> **Exercise prompt**: Up to and including the line containing "return [(r, sheet(r, drop))", please reproduce the lines of the listing below, starting from the top.

> **Data excerpts**:

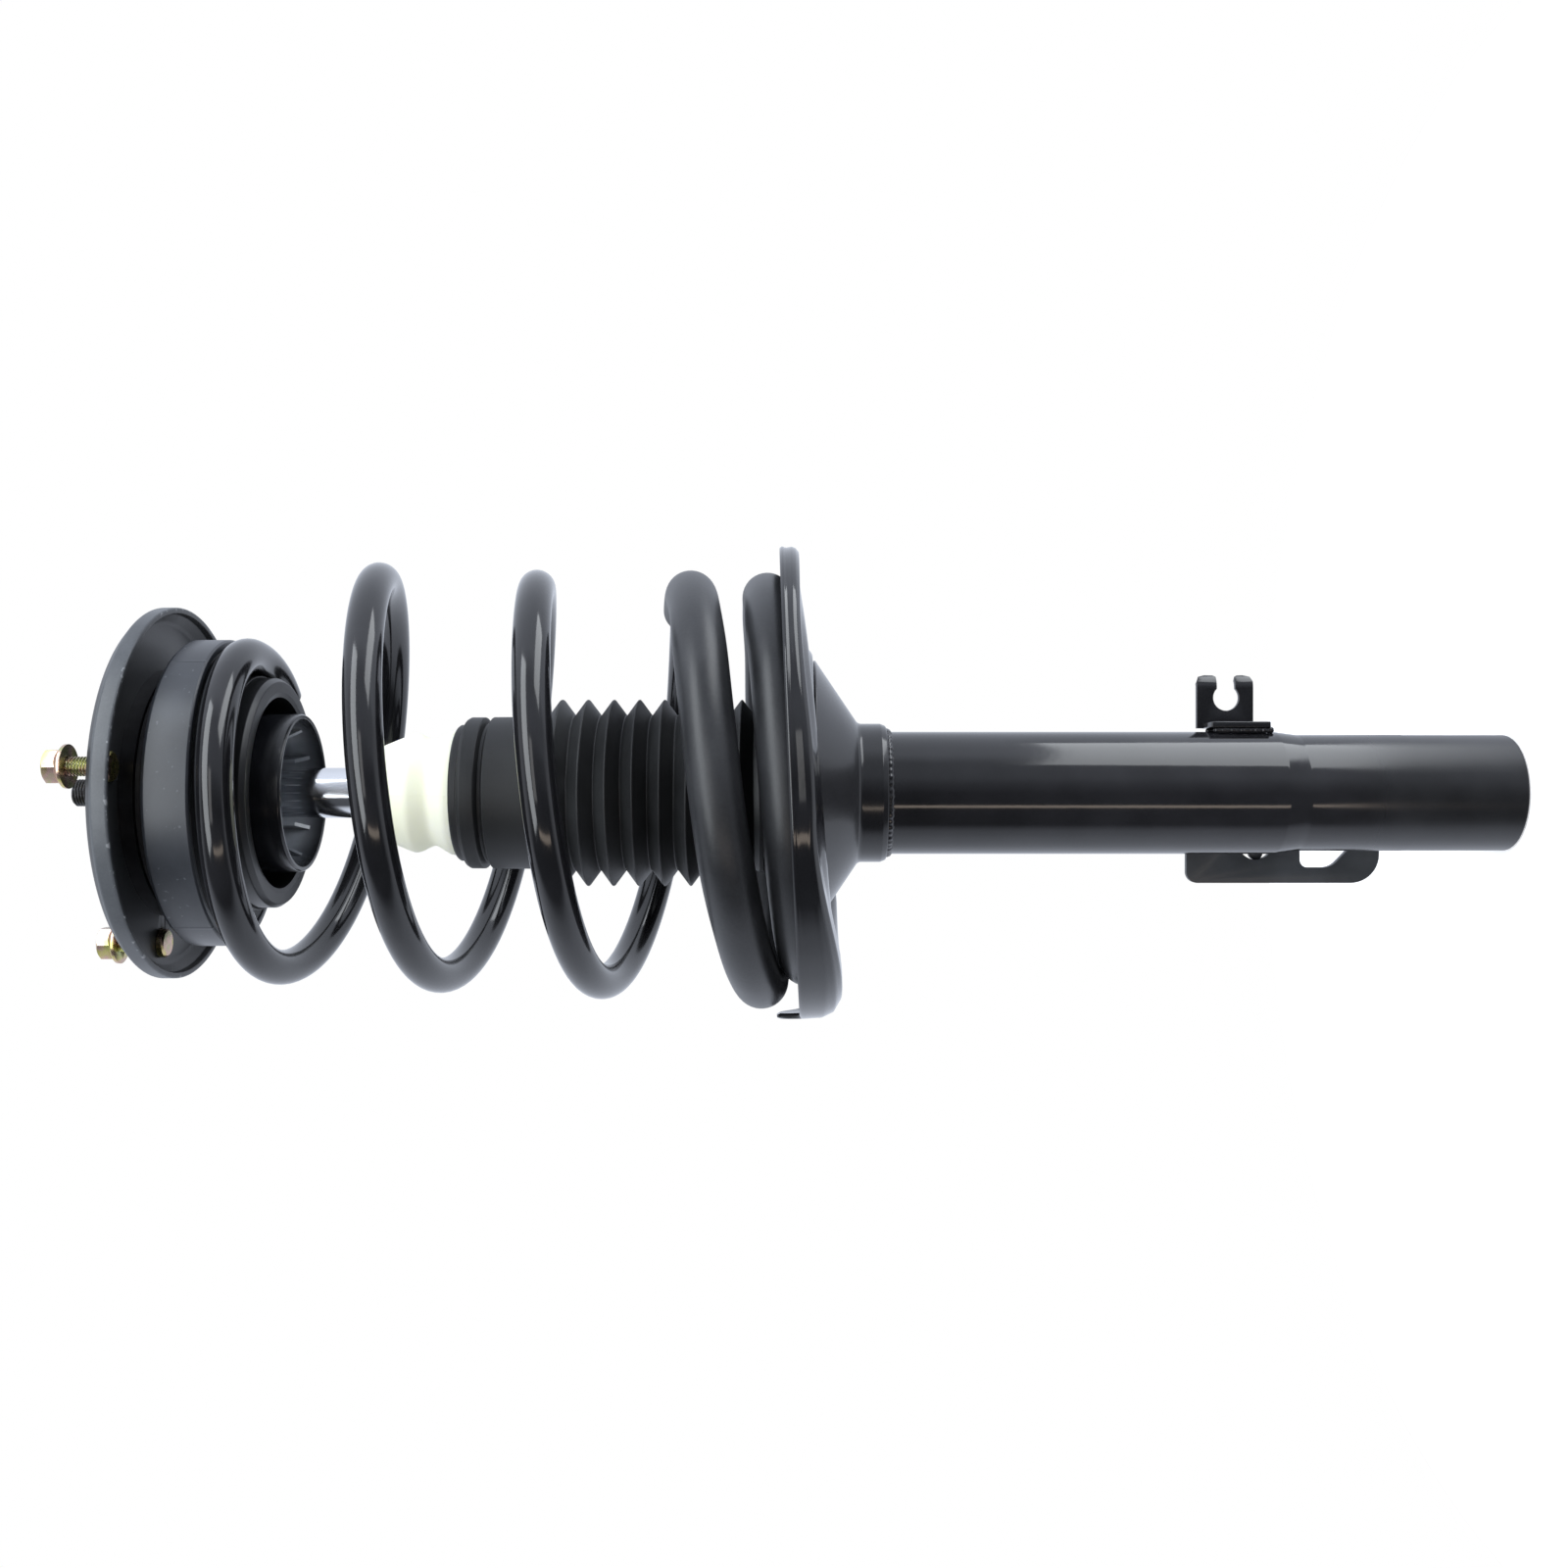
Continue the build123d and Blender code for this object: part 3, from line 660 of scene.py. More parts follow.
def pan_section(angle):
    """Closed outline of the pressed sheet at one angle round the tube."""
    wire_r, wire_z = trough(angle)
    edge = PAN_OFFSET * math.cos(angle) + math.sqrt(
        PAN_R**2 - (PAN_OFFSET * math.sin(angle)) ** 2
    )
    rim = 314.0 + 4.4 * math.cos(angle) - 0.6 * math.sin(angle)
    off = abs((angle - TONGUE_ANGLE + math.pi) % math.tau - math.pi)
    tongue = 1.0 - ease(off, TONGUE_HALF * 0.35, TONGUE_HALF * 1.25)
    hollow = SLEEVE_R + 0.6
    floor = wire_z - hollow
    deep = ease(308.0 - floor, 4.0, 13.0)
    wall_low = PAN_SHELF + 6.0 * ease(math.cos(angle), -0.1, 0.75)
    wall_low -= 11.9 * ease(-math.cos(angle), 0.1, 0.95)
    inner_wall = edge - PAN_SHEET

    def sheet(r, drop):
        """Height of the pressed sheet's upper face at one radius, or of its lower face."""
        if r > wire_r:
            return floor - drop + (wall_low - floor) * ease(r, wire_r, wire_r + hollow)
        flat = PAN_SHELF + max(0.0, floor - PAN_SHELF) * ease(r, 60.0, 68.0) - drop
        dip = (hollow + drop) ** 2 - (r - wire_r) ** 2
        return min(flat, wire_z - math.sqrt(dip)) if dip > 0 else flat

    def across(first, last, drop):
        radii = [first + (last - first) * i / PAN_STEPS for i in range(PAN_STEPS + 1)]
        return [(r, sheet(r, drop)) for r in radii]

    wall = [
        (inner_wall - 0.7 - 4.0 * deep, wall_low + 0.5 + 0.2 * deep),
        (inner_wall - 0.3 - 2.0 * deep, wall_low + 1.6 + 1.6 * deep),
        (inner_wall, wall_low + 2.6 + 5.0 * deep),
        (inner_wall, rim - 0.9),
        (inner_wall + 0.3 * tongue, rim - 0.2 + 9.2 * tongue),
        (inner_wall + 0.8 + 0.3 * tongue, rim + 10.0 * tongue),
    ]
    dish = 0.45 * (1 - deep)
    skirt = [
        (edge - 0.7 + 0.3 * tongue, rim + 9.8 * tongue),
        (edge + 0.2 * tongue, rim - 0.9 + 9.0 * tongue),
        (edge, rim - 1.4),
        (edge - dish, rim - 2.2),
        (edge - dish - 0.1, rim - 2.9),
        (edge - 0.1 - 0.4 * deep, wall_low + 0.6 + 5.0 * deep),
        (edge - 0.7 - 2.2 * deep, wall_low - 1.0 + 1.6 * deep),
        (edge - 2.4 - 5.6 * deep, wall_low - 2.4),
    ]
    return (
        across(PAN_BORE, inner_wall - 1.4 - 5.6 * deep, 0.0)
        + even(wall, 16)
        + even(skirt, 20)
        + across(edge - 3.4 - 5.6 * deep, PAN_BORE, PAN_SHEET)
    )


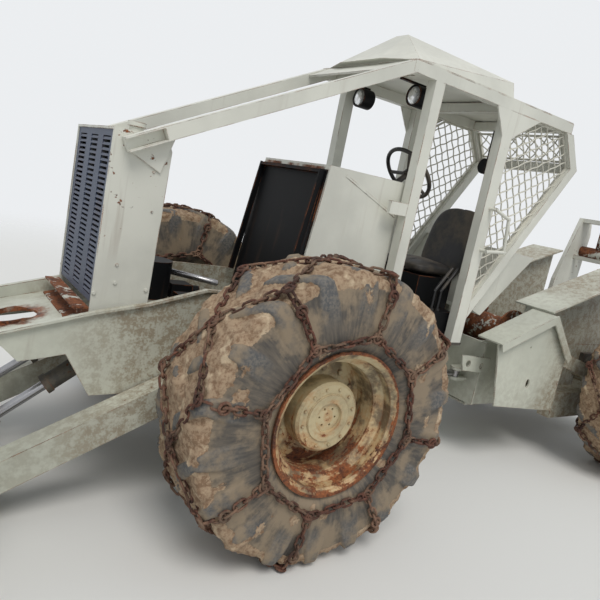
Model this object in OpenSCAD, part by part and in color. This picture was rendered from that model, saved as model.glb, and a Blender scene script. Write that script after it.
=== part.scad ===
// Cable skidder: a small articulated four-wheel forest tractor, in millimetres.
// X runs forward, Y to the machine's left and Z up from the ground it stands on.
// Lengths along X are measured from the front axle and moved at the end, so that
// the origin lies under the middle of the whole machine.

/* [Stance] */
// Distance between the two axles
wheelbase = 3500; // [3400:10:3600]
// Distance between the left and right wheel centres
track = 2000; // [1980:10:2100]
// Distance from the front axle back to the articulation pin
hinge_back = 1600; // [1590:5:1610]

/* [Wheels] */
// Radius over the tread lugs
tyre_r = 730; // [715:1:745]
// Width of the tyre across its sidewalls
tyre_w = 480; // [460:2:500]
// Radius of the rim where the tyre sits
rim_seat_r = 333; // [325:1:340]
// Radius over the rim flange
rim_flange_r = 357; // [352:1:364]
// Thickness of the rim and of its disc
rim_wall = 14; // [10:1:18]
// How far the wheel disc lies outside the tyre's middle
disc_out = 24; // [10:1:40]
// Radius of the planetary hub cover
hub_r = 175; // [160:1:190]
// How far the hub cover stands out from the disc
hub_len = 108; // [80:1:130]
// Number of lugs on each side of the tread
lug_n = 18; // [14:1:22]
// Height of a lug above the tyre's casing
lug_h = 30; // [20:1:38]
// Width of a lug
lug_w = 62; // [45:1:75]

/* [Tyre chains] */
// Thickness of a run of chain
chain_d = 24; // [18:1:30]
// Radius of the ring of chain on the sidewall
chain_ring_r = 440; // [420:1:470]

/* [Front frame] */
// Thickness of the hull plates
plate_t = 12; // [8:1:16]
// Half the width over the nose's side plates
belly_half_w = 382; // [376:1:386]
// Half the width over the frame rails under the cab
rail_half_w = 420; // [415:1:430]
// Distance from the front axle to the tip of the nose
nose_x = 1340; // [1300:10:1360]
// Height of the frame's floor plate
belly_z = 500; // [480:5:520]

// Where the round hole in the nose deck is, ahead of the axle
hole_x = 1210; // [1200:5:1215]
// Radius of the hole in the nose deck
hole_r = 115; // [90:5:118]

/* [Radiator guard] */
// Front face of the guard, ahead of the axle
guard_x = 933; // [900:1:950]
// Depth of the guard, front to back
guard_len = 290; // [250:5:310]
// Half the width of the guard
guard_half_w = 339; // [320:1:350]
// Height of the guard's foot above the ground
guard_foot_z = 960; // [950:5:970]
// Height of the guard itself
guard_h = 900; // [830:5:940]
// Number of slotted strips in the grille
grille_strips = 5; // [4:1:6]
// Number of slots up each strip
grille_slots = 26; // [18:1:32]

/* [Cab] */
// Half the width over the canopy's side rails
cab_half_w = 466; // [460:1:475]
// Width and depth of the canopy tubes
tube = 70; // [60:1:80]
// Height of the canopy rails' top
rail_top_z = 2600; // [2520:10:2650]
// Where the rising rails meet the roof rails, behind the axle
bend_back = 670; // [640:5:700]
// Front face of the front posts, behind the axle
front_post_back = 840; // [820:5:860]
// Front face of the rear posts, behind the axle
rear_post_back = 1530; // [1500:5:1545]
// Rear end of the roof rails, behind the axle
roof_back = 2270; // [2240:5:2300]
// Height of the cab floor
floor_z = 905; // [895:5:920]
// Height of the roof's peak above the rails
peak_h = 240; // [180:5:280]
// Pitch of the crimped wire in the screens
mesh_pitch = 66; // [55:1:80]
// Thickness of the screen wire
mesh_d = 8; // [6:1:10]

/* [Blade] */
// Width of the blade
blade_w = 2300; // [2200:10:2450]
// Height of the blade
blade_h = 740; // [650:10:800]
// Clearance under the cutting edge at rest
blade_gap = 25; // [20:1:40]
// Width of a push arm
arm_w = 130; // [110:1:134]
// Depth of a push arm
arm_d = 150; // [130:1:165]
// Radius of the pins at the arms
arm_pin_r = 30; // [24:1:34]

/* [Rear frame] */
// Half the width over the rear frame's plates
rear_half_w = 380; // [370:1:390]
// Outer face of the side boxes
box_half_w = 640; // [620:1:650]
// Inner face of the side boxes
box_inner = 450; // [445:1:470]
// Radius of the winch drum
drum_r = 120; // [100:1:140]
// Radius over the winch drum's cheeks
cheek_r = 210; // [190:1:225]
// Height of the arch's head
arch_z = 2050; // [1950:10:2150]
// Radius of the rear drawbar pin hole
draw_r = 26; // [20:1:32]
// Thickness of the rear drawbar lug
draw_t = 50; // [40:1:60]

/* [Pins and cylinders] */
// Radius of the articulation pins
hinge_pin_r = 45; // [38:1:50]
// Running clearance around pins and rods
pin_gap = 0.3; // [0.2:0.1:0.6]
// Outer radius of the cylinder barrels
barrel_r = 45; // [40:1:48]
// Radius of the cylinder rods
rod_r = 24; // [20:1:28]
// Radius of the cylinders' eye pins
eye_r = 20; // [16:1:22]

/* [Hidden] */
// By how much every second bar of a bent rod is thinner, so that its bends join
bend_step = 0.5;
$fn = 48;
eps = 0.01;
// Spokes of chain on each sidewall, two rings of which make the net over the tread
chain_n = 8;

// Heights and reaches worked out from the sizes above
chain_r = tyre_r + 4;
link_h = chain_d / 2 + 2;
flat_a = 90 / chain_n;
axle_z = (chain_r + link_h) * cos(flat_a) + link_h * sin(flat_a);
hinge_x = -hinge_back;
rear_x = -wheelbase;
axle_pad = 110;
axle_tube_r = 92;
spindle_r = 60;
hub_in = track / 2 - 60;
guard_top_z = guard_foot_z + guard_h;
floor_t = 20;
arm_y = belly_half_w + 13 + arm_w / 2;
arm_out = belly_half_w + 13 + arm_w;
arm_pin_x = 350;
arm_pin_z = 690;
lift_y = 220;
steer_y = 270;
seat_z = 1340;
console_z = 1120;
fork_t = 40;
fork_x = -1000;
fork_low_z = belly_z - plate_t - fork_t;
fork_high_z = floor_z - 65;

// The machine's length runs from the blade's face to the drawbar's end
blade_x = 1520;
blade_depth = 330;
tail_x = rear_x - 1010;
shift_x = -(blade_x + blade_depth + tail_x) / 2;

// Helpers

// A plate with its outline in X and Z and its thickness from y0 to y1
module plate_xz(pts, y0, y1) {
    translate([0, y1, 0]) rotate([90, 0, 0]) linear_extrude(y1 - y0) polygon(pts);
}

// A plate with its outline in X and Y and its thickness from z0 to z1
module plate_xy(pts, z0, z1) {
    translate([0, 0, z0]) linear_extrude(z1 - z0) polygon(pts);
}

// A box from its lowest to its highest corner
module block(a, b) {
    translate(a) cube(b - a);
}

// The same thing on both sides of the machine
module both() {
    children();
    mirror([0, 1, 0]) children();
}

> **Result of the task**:
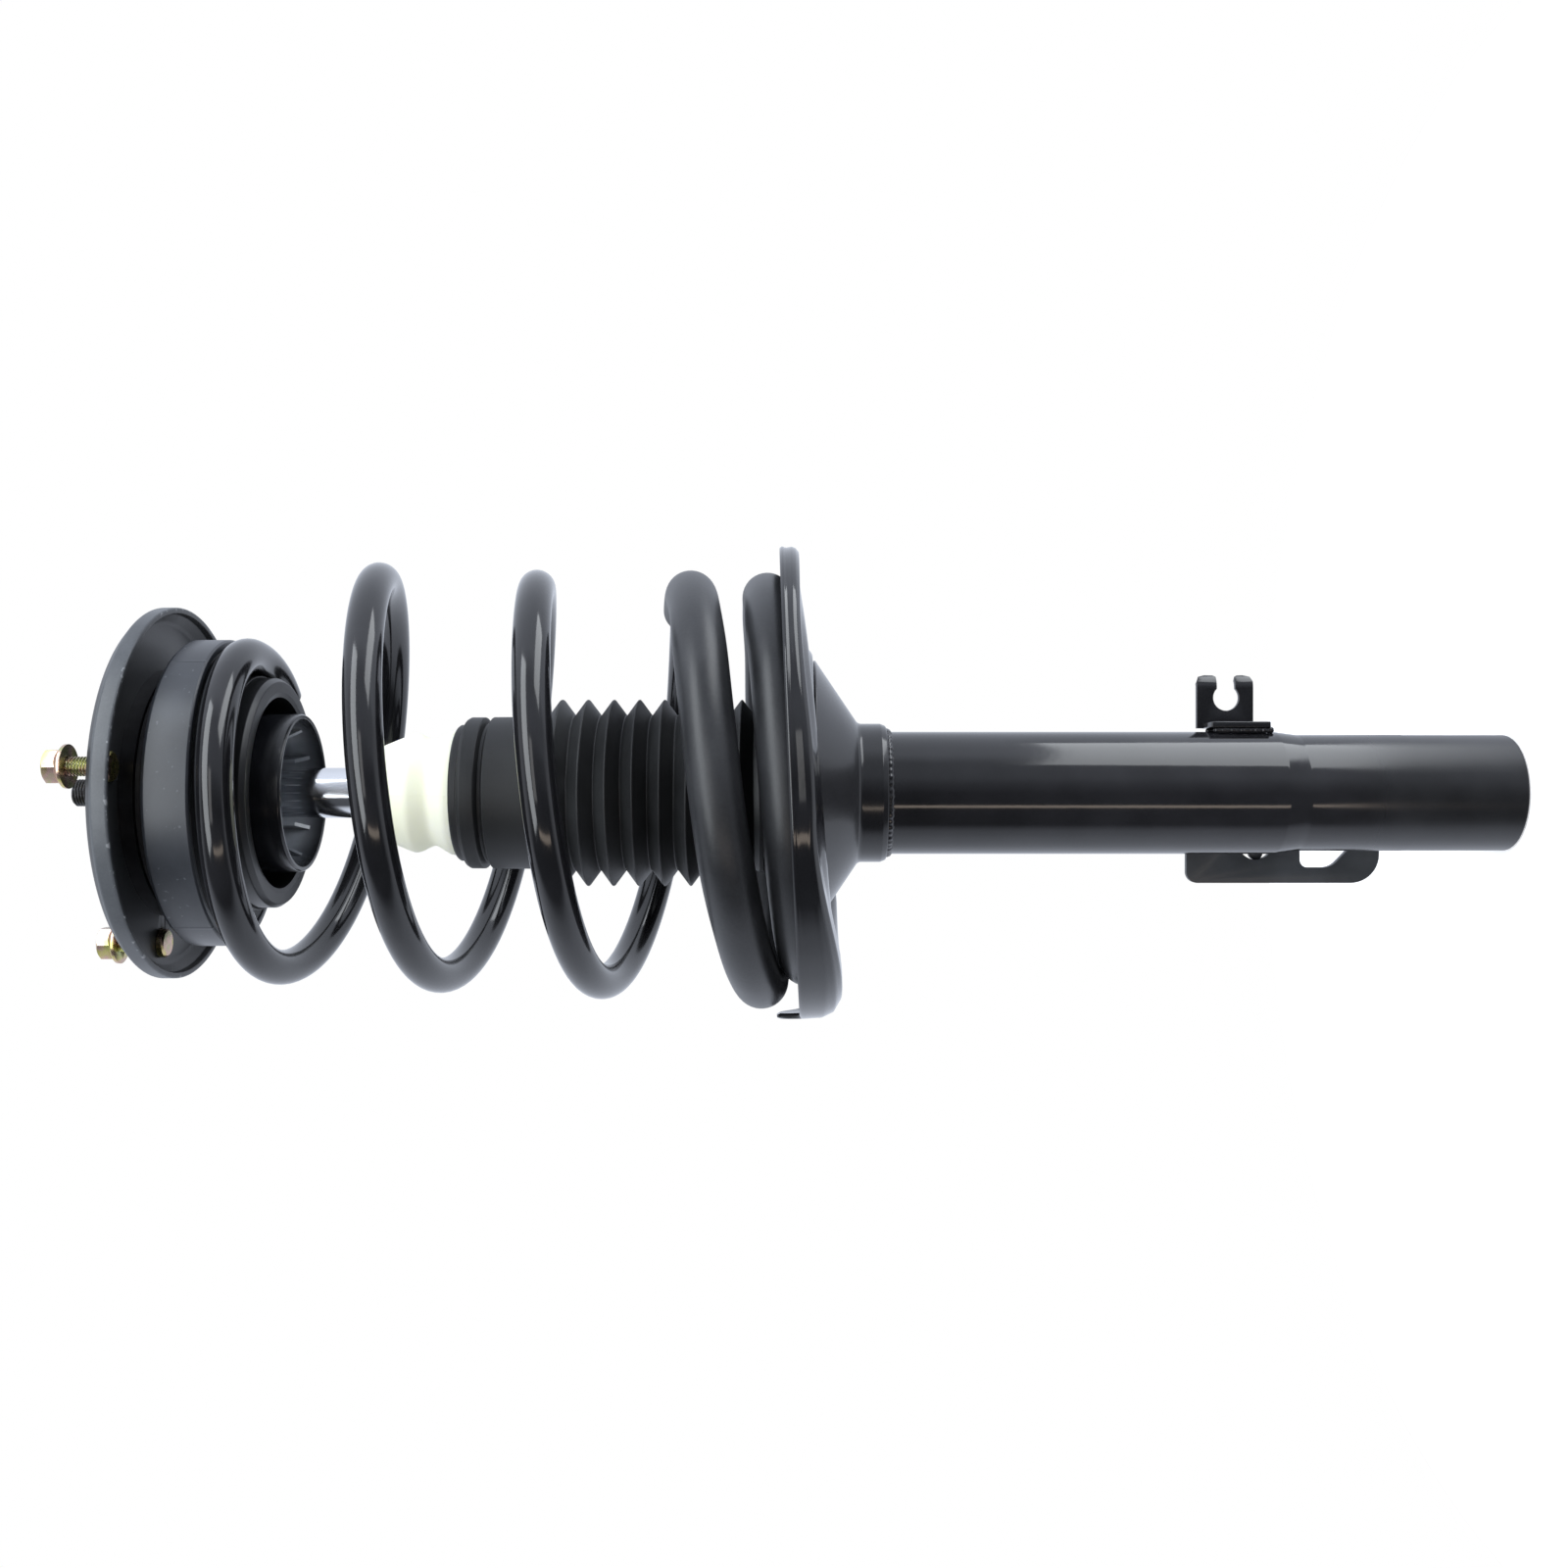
Continue the build123d and Blender code for this object: part 3, from line 660 of scene.py. More parts follow.
def pan_section(angle):
    """Closed outline of the pressed sheet at one angle round the tube."""
    wire_r, wire_z = trough(angle)
    edge = PAN_OFFSET * math.cos(angle) + math.sqrt(
        PAN_R**2 - (PAN_OFFSET * math.sin(angle)) ** 2
    )
    rim = 314.0 + 4.4 * math.cos(angle) - 0.6 * math.sin(angle)
    off = abs((angle - TONGUE_ANGLE + math.pi) % math.tau - math.pi)
    tongue = 1.0 - ease(off, TONGUE_HALF * 0.35, TONGUE_HALF * 1.25)
    hollow = SLEEVE_R + 0.6
    floor = wire_z - hollow
    deep = ease(308.0 - floor, 4.0, 13.0)
    wall_low = PAN_SHELF + 6.0 * ease(math.cos(angle), -0.1, 0.75)
    wall_low -= 11.9 * ease(-math.cos(angle), 0.1, 0.95)
    inner_wall = edge - PAN_SHEET

    def sheet(r, drop):
        """Height of the pressed sheet's upper face at one radius, or of its lower face."""
        if r > wire_r:
            return floor - drop + (wall_low - floor) * ease(r, wire_r, wire_r + hollow)
        flat = PAN_SHELF + max(0.0, floor - PAN_SHELF) * ease(r, 60.0, 68.0) - drop
        dip = (hollow + drop) ** 2 - (r - wire_r) ** 2
        return min(flat, wire_z - math.sqrt(dip)) if dip > 0 else flat

    def across(first, last, drop):
        radii = [first + (last - first) * i / PAN_STEPS for i in range(PAN_STEPS + 1)]
        return [(r, sheet(r, drop)) for r in radii]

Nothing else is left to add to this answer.